-- START OF RECORDED INFORMATION --
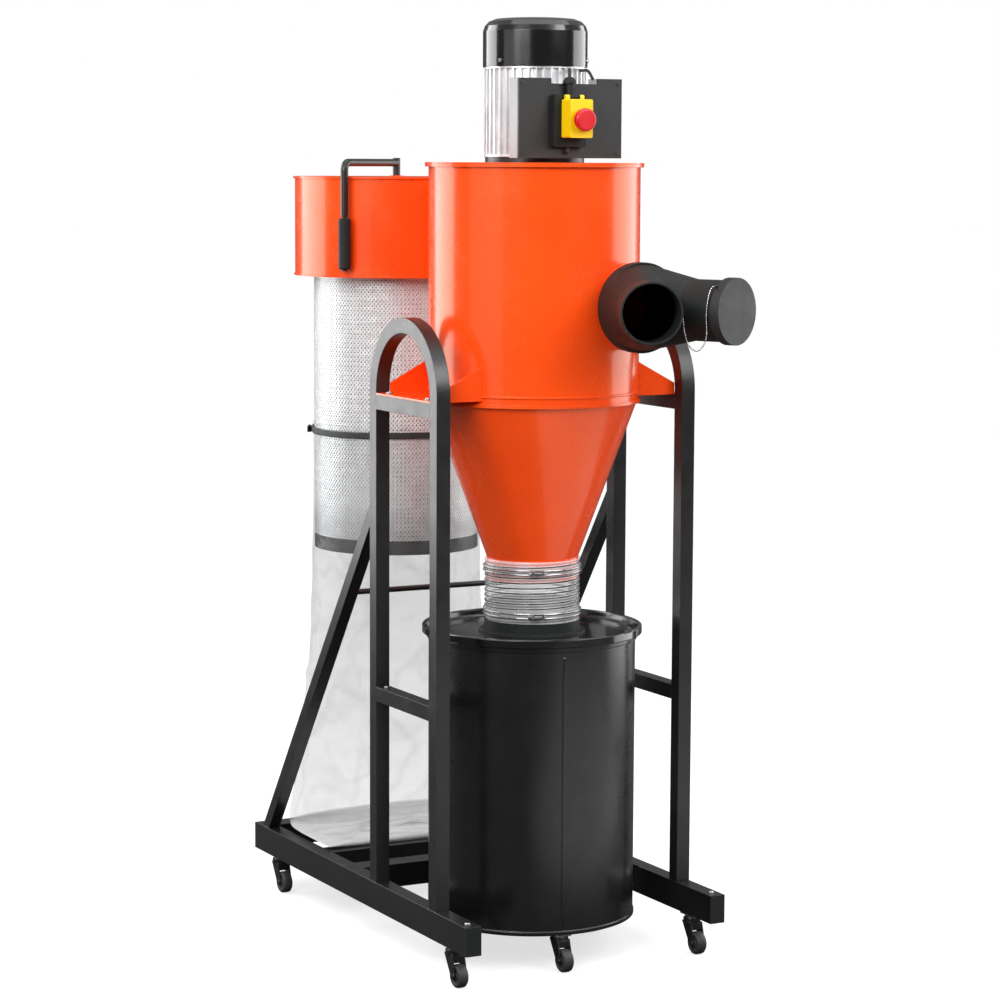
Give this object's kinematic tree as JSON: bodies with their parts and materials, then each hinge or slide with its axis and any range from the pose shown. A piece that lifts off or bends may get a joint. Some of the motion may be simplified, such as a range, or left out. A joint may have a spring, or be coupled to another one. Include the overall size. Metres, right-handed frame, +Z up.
{
  "type": "dust collector",
  "caption": "Two-stage cyclone dust collector on a castored frame: drum below, motor on top, filter with clear bag behind, twin-port inlet.",
  "frame": {"origin": "middle of the footprint box, on the floor", "axes": "+Z up, -Y to the front where the inlet points, +X to the right seen from the front"},
  "size_m": [0.5, 1.1229, 1.61],
  "materials": {
    "frame_tube": "satin",
    "cyclone_paint": "gloss",
    "bare_steel": "satin",
    "motor_alloy": "satin",
    "black_cover": "gloss",
    "box_plastic": "matte",
    "black_plastic": "matte",
    "yellow_plastic": "gloss",
    "red_plastic": "gloss",
    "green_plastic": "gloss",
    "drum_paint": "satin",
    "clear_hose": "gloss",
    "filter_cloth": "matte",
    "clear_film": "gloss",
    "strap_web": "matte",
    "cable_rubber": "matte",
    "chain_steel": "polished",
    "wheel_rubber": "matte"
  },
  "bodies": {
    "frame": {"left_base_beam": "frame_tube", "right_base_beam": "frame_tube", "crossbeams": "frame_tube", "left_hoop": "frame_tube", "right_hoop": "frame_tube", "hoop_crossbars": "frame_tube", "diagonal_braces": "frame_tube", "brace_tie_bar": "frame_tube", "motor_mount": "frame_tube", "cyclone_barrel": "cyclone_paint", "cyclone_top_plate": "cyclone_paint", "cyclone_cone": "cyclone_paint", "mount_brackets": "cyclone_paint", "vortex_tube": "bare_steel", "screws_and_bolts": "bare_steel", "upper_hose_clamp": "bare_steel", "frame_caster_plates": "bare_steel", "beam_end_caps": "black_plastic", "motor_body": "motor_alloy", "fan_cover": "black_cover", "electrical_box": "box_plastic", "switch_base": "black_plastic", "motor_leads": "cable_rubber", "inlet_wye": "black_plastic", "cap_chain": "chain_steel", "drum_hose": "clear_hose", "filter_housing": "cyclone_paint", "outlet_duct": "cyclone_paint", "filter_element": "filter_cloth", "filter_end_ring": "black_plastic", "dust_bag": "clear_film", "bag_strap": "strap_web"},
    "rotor": {"motor_rotor": "bare_steel", "cooling_fan": "black_plastic", "impeller": "bare_steel"},
    "switch_flap": {"switch_flap": "yellow_plastic"},
    "stop_button": {"stop_button": "red_plastic"},
    "start_button": {"start_button": "green_plastic"},
    "filter_crank": {"filter_crank": "frame_tube"},
    "crank_grip": {"crank_grip": "black_plastic"},
    "port_cap": {"port_cap": "box_plastic"},
    "lid": {"drum_lid": "drum_paint", "lid_collar": "black_plastic", "lower_hose_clamp": "bare_steel"},
    "drum": {"drum_body": "drum_paint", "drum_caster_plates": "bare_steel"},
    "front_left_fork": {"front_left_fork": "frame_tube"},
    "front_left_wheel": {"front_left_wheel": "wheel_rubber"},
    "rear_left_fork": {"rear_left_fork": "frame_tube"},
    "rear_left_wheel": {"rear_left_wheel": "wheel_rubber"},
    "front_right_fork": {"front_right_fork": "frame_tube"},
    "front_right_wheel": {"front_right_wheel": "wheel_rubber"},
    "rear_right_fork": {"rear_right_fork": "frame_tube"},
    "rear_right_wheel": {"rear_right_wheel": "wheel_rubber"},
    "drum_front_fork": {"drum_front_fork": "frame_tube"},
    "drum_front_wheel": {"drum_front_wheel": "wheel_rubber"},
    "drum_right_fork": {"drum_right_fork": "frame_tube"},
    "drum_right_wheel": {"drum_right_wheel": "wheel_rubber"},
    "drum_left_fork": {"drum_left_fork": "frame_tube"},
    "drum_left_wheel": {"drum_left_wheel": "wheel_rubber"}
  },
  "joints": [
    {"name": "rotor_spin", "type": "hinge", "parent": "frame", "child": "rotor", "pos_m": [0, -0.17104, 1.4], "axis": [0, 0, 1], "continuous": true},
    {"name": "flap_hinge", "type": "hinge", "parent": "frame", "child": "switch_flap", "pos_m": [-0.004, -0.31504, 1.476], "axis": [-1, 0, 0], "range_deg": [0, 95]},
    {"name": "stop_press", "type": "slide", "parent": "switch_flap", "child": "stop_button", "axis": [0, 1, 0], "range_m": [0, 0.004], "stiffness_N_per_m": 600},
    {"name": "start_press", "type": "slide", "parent": "frame", "child": "start_button", "axis": [0, 1, 0], "range_m": [0, 0.003], "stiffness_N_per_m": 500},
    {"name": "crank_turn", "type": "hinge", "parent": "frame", "child": "filter_crank", "pos_m": [0, 0.36896, 1.366], "axis": [0, 0, 1], "range_deg": [-252, 42]},
    {"name": "grip_spin", "type": "hinge", "parent": "filter_crank", "child": "crank_grip", "pos_m": [-0.164, 0.24596, 1.221], "axis": [0, 0, 1], "continuous": true},
    {"name": "cap_pull", "type": "slide", "parent": "frame", "child": "port_cap", "axis": [0.4051, -0.9143, 0], "range_m": [0, 0.05]},
    {"name": "lid_lift", "type": "slide", "parent": "frame", "child": "lid", "axis": [0, 0, 1], "range_m": [0, 0.03], "deforming": ["drum_hose"]},
    {"name": "drum_roll_out", "type": "slide", "parent": "frame", "child": "drum", "axis": [0, -1, 0], "range_m": [0, 0.5]},
    {"name": "front_left_swivel", "type": "hinge", "parent": "frame", "child": "front_left_fork", "pos_m": [-0.2325, -0.33404, 0.05], "axis": [0, 0, 1], "continuous": true},
    {"name": "front_left_roll", "type": "hinge", "parent": "front_left_fork", "child": "front_left_wheel", "pos_m": [-0.2325, -0.35204, 0.02], "axis": [1, 0, 0], "continuous": true},
    {"name": "rear_left_swivel", "type": "hinge", "parent": "frame", "child": "rear_left_fork", "pos_m": [-0.2325, 0.38896, 0.05], "axis": [0, 0, 1], "continuous": true},
    {"name": "rear_left_roll", "type": "hinge", "parent": "rear_left_fork", "child": "rear_left_wheel", "pos_m": [-0.2325, 0.37096, 0.02], "axis": [1, 0, 0], "continuous": true},
    {"name": "front_right_swivel", "type": "hinge", "parent": "frame", "child": "front_right_fork", "pos_m": [0.2325, -0.33404, 0.05], "axis": [0, 0, 1], "continuous": true},
    {"name": "front_right_roll", "type": "hinge", "parent": "front_right_fork", "child": "front_right_wheel", "pos_m": [0.2325, -0.35204, 0.02], "axis": [1, 0, 0], "continuous": true},
    {"name": "rear_right_swivel", "type": "hinge", "parent": "frame", "child": "rear_right_fork", "pos_m": [0.2325, 0.38896, 0.05], "axis": [0, 0, 1], "continuous": true},
    {"name": "rear_right_roll", "type": "hinge", "parent": "rear_right_fork", "child": "rear_right_wheel", "pos_m": [0.2325, 0.37096, 0.02], "axis": [1, 0, 0], "continuous": true},
    {"name": "drum_front_swivel", "type": "hinge", "parent": "drum", "child": "drum_front_fork", "pos_m": [-0.02952, -0.33033, 0.05], "axis": [0, 0, 1], "continuous": true},
    {"name": "drum_front_roll", "type": "hinge", "parent": "drum_front_fork", "child": "drum_front_wheel", "pos_m": [-0.02952, -0.34833, 0.02], "axis": [1, 0, 0], "continuous": true},
    {"name": "drum_right_swivel", "type": "hinge", "parent": "drum", "child": "drum_right_fork", "pos_m": [0.15271, -0.11696, 0.05], "axis": [0, 0, 1], "continuous": true},
    {"name": "drum_right_roll", "type": "hinge", "parent": "drum_right_fork", "child": "drum_right_wheel", "pos_m": [0.15271, -0.13496, 0.02], "axis": [1, 0, 0], "continuous": true},
    {"name": "drum_left_swivel", "type": "hinge", "parent": "drum", "child": "drum_left_fork", "pos_m": [-0.12319, -0.06583, 0.05], "axis": [0, 0, 1], "continuous": true},
    {"name": "drum_left_roll", "type": "hinge", "parent": "drum_left_fork", "child": "drum_left_wheel", "pos_m": [-0.12319, -0.08383, 0.02], "axis": [1, 0, 0], "continuous": true}
  ]
}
-- END OF RECORDED INFORMATION --
» WORK TO COMPLETE
Isolate the lines above that contain the word "with" and copy them.

» FINAL ANSWER
Give this object's kinematic tree as JSON: bodies with their parts and materials, then each hinge or slide with its axis and any range from the pose shown. A piece that lifts off or bends may get a joint. Some of the motion may be simplified, such as a range, or left out. A joint may have a spring, or be coupled to another one. Include the overall size. Metres, right-handed frame, +Z up.
  "caption": "Two-stage cyclone dust collector on a castored frame: drum below, motor on top, filter with clear bag behind, twin-port inlet.",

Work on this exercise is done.